Il Torrone
Le festività natalizie sono ormai chiuse, ma una cosa si vede di meno in giro, rispetto al passato, almeno per quanto riguarda me, ed è il Torrone. Quell’odore di zucchero caramellato manca……
Maria Catalano Fiore
Il Torrone è nato e si è diffuso a Cremona è indubbio, certo poi si è diffuso in tutta Italia, ma solo Cremona è la Città delle tre T : Turoon, Turrazz, Tetass. Torrone, Torrazzo e Tettone.
Torrone sicuramente ottimo, ne fanno addirittura una Fiera annuale tra la metà e la fine di novembre, per il 2021 si è tenuta dal 13 al 21 si novembre.
La Fiera propone oltre al classico torrone cremonese anche altri tipi di torrone provenienti da ogni parte della penisola, una vera “Campionaria del Torrone”.
La città di Cremona rivendica la “maternità” di questo dolce fissandone anche una data: 25 ottobre 1441, in occasione delle nozze di Bianca Maria Visconti e Francesco Sforza. Alla fine del sontuoso banchetto nuziale viene servito un dolce fatto con albume d’uovo, miele, zucchero, mandorle e due sottili ostie a raccoglierne l’impasto.
Bellissima storia, ma non tiene conto di Federico II di Svevia, degli arabi e dei Romani ne delle rivendicazioni delle altre città italiane sulla sua primogenitura.
Prima fra tutti Benevento che lo fa risalire al popolo Sannita, suo fondatore, molto prima dell’epoca romana. In effetti in quella zona numerosi sono i torronifici.
Grazia Deledda, in alcuni dei suoi scritti, descrive quelli della Barbagia.
La Sicilia dove usano mescolare a miele e mandorle anche pistacchi. A Caltanissetta spesso è anche chiamato Cubaita. Secondo lo storico gastronomo Michele Scolari, docente di Cremona, autore del documentatissimo “Il Torrone un dolce arabo”, Cubaita deriva da una parola araba che significa “mandorlato”.

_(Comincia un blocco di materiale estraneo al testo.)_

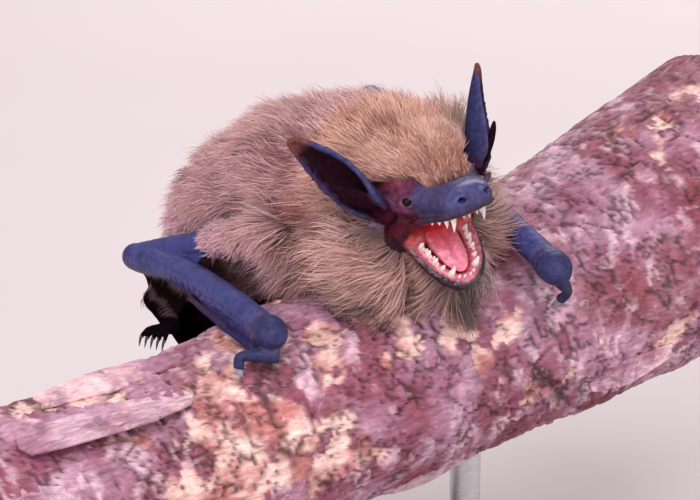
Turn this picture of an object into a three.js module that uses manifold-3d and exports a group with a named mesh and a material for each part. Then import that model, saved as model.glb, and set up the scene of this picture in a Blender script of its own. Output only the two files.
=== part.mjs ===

Lo scrittore siciliano Leonardo Sciascia, nel suo famoso romanzo “Il Giorno della Civetta” dichiara il suo amore per la Cubaita più buona,” quella che ci vuole il martello per romperla”.
Andrea Camilleri, noto estimatore culinario, oltre che scrittore ed altro, nel suo “Elogio della Cubaita dell’antico torronificio Nisseno” la definisce “dolce da guerrieri” che “a fatica riesci coi denti a staccarne un pezzetto e non lo devi aggredire subito, lo devi lasciare ad ammorbidirsi tra la lingua e il palato, devi quasi persuaderlo, con amorevolezza ad essere mangiato”.
Sulmona in Abruzzo, famosa per averlo ricoperto di cioccolato.
Bagnara Calabra che propone un torrone speziato con chiodi di garofano e polvere di cannella, l’unico torrone ad avere, in Italia la certificazione IGP. Probabilmente questo torrone è quello che più si avvicina alla tradizione araba che legava mandorle, noci e soprattutto pistacchi, con una infinità di spezie, come si deduce da alcuni trattati arabi di medicina e farmacia.
Trattati medicinali tradotti tra il XII ed il XIII secolo da un certo Giambonino e da Gherardo da Verona.
Secondo storici più recenti non furono né questi farmacisti, né il banchetto nuziale Visconti-Sforza ad introdurre il torrone nella città padana, ma Re Federico II di Svevia, che era circondato da intellettuali, matematici e cuochi islamici di cui apprezzava molto la cucina, soprattutto tra la reggia di Palermo e i Castelli di Puglia.
In Puglia, poi, si chiama Cuppedia, Copita, nel foggiano, Cupeta tosta nel Salento ecc…
Lo “Stupor Mundi”, come veniva definito Federico II, inoltre, quando decise di marciare verso il Nord nella Campagna militare contro la Lega Lombarda, fu proprio a Cremona che stabilì la sua sua sede.
Dalla Lombardia alla Serenissima il passo è breve e così il Torrone o Mandorlaccio si diffonde ancora di più nel corso dei secoli.